Remember, remember, the fifth of November! Want dan is het Bonfire night of Guy Fawkes night in Engeland. Toon, Tim, Joy, Martina, Mirko, Juiseppe en ik gingen naar Platt Field park om naar het vuurwerk en het eigenlijke bonfire te kijken. Er was enorm veel volk, maar er was heel veel sfeer, onder meer door de “fair”, de kermiskraampjes die er ook waren. Later die avond gingen Toon, Tim en ik nog met Jenny, een vriendin van Toon, naar het OK Café, in een “legaal” kraakpand (blijkbaar is het hier niet verboden om een huis te kraken). Een heel interessante ervaring. We voelden ons zo normaal in vergelijking met de “hippies” (die ons op het hart drukten dat het allemaal over togetherness en share the love gaat) dat wij er de alternatievelingen werden.

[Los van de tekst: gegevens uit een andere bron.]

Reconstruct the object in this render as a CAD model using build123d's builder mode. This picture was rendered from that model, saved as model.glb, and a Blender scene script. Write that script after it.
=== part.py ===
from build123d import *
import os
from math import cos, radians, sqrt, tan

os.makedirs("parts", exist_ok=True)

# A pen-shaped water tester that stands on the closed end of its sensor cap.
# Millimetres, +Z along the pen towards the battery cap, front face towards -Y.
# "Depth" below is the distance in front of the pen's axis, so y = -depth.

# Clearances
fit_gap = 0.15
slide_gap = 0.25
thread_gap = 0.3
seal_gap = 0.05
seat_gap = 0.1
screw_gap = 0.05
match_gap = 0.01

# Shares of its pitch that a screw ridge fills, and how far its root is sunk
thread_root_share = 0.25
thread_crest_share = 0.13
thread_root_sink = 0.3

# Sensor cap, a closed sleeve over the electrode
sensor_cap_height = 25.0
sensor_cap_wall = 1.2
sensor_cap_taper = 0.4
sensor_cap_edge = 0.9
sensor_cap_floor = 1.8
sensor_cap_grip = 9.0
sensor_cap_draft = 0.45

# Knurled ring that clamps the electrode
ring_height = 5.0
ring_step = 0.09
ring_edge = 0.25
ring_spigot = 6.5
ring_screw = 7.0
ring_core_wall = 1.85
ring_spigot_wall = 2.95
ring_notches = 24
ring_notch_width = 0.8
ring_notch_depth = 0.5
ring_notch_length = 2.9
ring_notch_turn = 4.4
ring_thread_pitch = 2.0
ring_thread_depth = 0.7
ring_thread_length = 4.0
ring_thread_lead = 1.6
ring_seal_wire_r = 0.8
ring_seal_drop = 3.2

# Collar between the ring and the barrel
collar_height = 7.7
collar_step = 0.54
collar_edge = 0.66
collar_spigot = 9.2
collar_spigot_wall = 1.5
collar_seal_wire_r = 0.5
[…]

Op 6 november gingen Joy, Tim, Sara, Mimi en ik naar Blackpool met de International Society. Nog een andere, Duitse Sarah en Erin kwamen ook met ons mee en we splitsen ons uiteindelijk in twee groepen op. Tim, Sarah, Erin en ik gingen op de Blackpool Tower, een kleinere replica van de Eiffeltoren. We kregen er een 4D film te zien, wandelden over een glazen vloer, en hadden een prachtig zicht op de stad en de zee vanop de top van de toren. Na onze lunch, gingen Erin, Tim en ik naar Madame Tussaud’s. Daarna begon de zon onder te gaan en hadden we dus prachtige uitzichten toen we op het strand en de pieren liepen. Tim leefde zich ook nog uit op een cart. Blackpool is een paradijs voor kleine en grote kinderen. Je kan de stad misschien wel het best beschrijven als één groot pretpark. Het heeft een echt theme park (Pleasure Beach), maar ook op elk van de drie pieren staan er talloze attracties en kraampjes. De straat langs het strand heeft bovendien de meeste casino’s van heel Groot-Brittannië. ’s Avonds reden we nog door de Blackpool Illuminations: de hele stad (inclusief het reuzenrad en de toren) wordt tijdens de herfst verlicht met miljoenen lampjes.